Em um momento seguinte da audiência, Lula perguntou a juíza.
— Quando eu posso falar, doutora?
— O senhor pode falar, o senhor pode responder quando eu perguntar no começo — disse Hardt.
— Mas pelo que eu sei é meu tempo de falar — respondeu o ex-presidente.
— Não, é o tempo de responder às minhas perguntas. Eu não vou responder interrogatório nem questionamentos aqui, está claro? Está claro que eu não vou ser interrogada? — afirmou a magistrada.
— Eu não imaginei que fosse assim, doutora — disse Lula.
— Eu também não — afirmou Gabriela.
— Como eu sou vítima de uma mentira há muito tempo... — afirmou Lula.
— Eu também não imaginava, então, vamos começar com as perguntas. Eu já fiz um resumo da acusação e vou fazer perguntas. O senhor fica em silêncio ou o senhor responde — disse a juíza.
Outras discussões
Em certo momento do testemunho, quando respondia questionamentos de Cristiano Zanin, um de seus advogados, o petista voltou a criticar a apresentação elaborada pelo procurador da República Deltan Dallagnol, chefe da força-tarefa da Operação Lava-Jato. Na ocasião, o procurador afirmou que o petista é o "comandante máximo" do esquema de corrupção investigado pela Lava-Jato.
Lula disse que aquele fato despertou nele uma vontade de pedir que filiados acionassem a Justiça contra o Ministério Público Federal. A partir desse momento, ele e a juíza começaram a discutir:
— Eu quando vi o powerpoint, eu falei para o PT... eu se fosse presidente do PT pediria para que todos os filiados do PT no Brasil inteiro, prefeito, deputado... abrisse processo contra o Ministério Público para ele provar o PowerPoint — relatou Lula.
— O senhor está intimidando a acusação assim, senhor presidente. Por favor, vamos mudar o tom. O senhor está intimidando, o senhor está instigando e o senhor está intimidando a acusação e eu não vou permitir — disse a juíza, subindo o tom.
— Eu não estou intimidando. Eu estou apenas contando um fato verídico — respondeu Lula.

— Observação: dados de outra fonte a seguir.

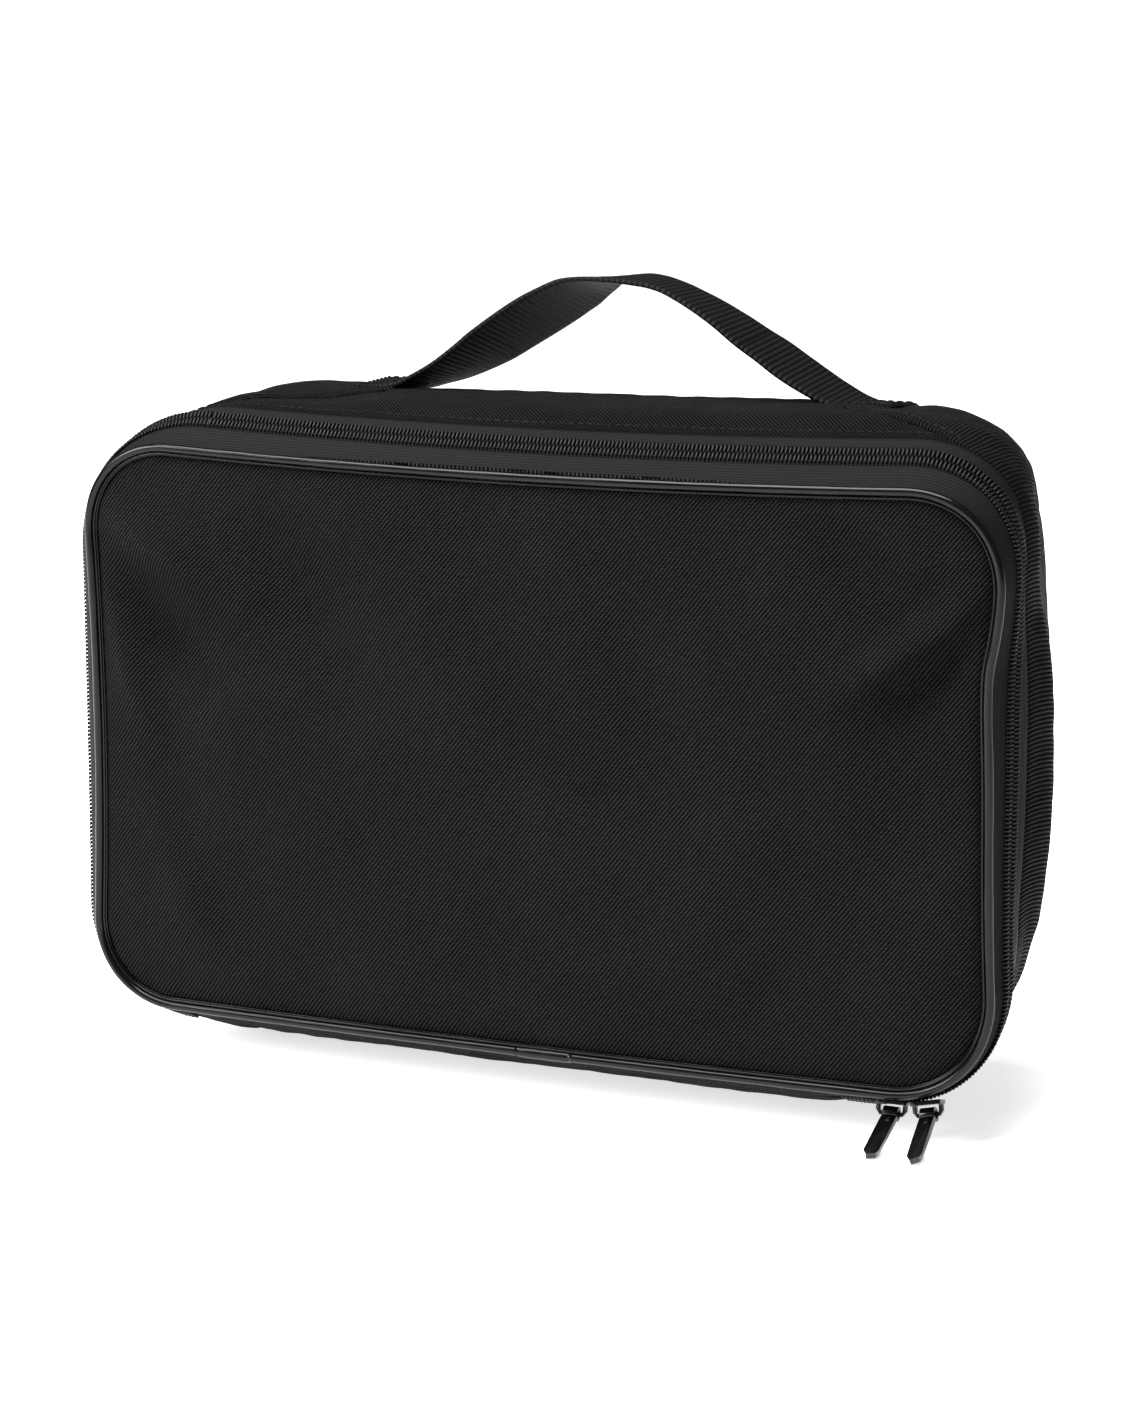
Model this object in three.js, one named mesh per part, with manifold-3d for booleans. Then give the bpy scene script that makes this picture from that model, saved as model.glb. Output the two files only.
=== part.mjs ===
// Cable organizer pouch: a soft case with a zipped front lid that folds down on a fabric hinge, a webbing
// handle on top, and elastic loops and a mesh pocket inside.
// Millimetres, X to the right, Y to the back, Z up. The origin is the centre of the flat base.
// Depths inside this file are counted from the lid's seam at the front, and placed by frontY at the end.
import * as THREE from "three";
import { mergeVertices } from "three/addons/utils/BufferGeometryUtils.js";
import Module from "manifold-3d";

const wasm = await Module();
wasm.setup();

// ---- Driving sizes -------------------------------------------------------------------------------------

const lidWidth = 300; // the seam line that the piping follows
const lidHeight = 180;
const lidRadius = 32;
const depth = 92; // from the lid's seam to the back panel's seam
const clearance = 0.3; // air left between neighbouring pieces

// How far the case stands outside the lid's seam line. It leans out at a slope under the zip, swells to
// its crest, holds that from start to end, and falls to the back seam, sooner with a smaller ease.
const side = { slope: 0.3, crest: 5, start: 28, end: 32, back: -14, ease: 1.2 };
const top = { slope: 0.8, crest: 15, start: 28, end: 62, back: -2, ease: 2.2 };
const base = { slope: 0.3, crest: 16, start: 30, end: 62, back: -2, ease: 2.2 };
// The same for the growth of the corners' radii.
const topCorner = { slope: 0.3, crest: 5, start: 28, end: 62, back: 6, ease: 1 };
const baseCorner = { slope: 0.3, crest: 22, start: 30, end: 62, back: 6, ease: 1 };

const twill = 1.0;
const lining = 0.6;
const wallFoam = 2.0;
const lidFoam = 3.0;
const backFoam = 3.0;
const boardThickness = 1.5;
const lidCrown = 5; // the padded lid is domed this much

const beadRadius = 1.5; // piping
const beadWall = 0.35;
const sleeveLength = 20;
const sleeveX = 6.5;
const sleeveWall = 0.35;

const tapeThickness = 0.7;
const lidTapeWidth = 2.9;
const bodyTapeWidth = 5.6;
const coilWidth = 2.3;
const coilHeight = 2.2;
const coilProud = 0.9; // part of the coil's height that stands outside the tape's face
const zipStartBack = 18; // the zip starts this far before the bottom right corner and ends at the left one
const tabLength = 6;
const tabThickness = 0.8;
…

— O senhor não faça isso de novo. O senhor está estimulando os filiados ao partido a tumultuarem o processo e os trabalhos. Se isso acontece, o senhor será responsável — afirmou Gabriela.
— Isso já passou. Isso era há três anos atrás. Lamentavelmente não fizeram — disse Lula na sequência.
O advogado tentou interceder, mas a juíza seguiu afirmando que a postura de Lula era errada:
— Ele está instigando os filiados ao partido a tumultuarem e intimidarem o Ministério Público.
— Veja, a referência feita foi a processo judicial. Não acredito que a Justiça seja meio para instigar o Ministério Público — contrapôs Zanin.
— Mas tumultuar a Justiça sim — rebateu a magistrada.
— Aí cabe análise judicial — disse Zanin.
— Eu não acredito que a Justiça fosse meio de pressão contra o Ministério Público — continuou Zanin.
— Isso dito pela própria Justiça é grave — emendou Lula.
— Eu não estou falando que a Justiça vai deferir, mas você tumultuar a Justiça por meio de diversas ações, que vocês têm de responder, tem de contestar, tem de prestar informação, sim. Isso é intimidar, porque nos tira do nosso trabalho diário para ter de ficar respondendo intimações, informações e questões que não são pertinentes — declarou a magistrada.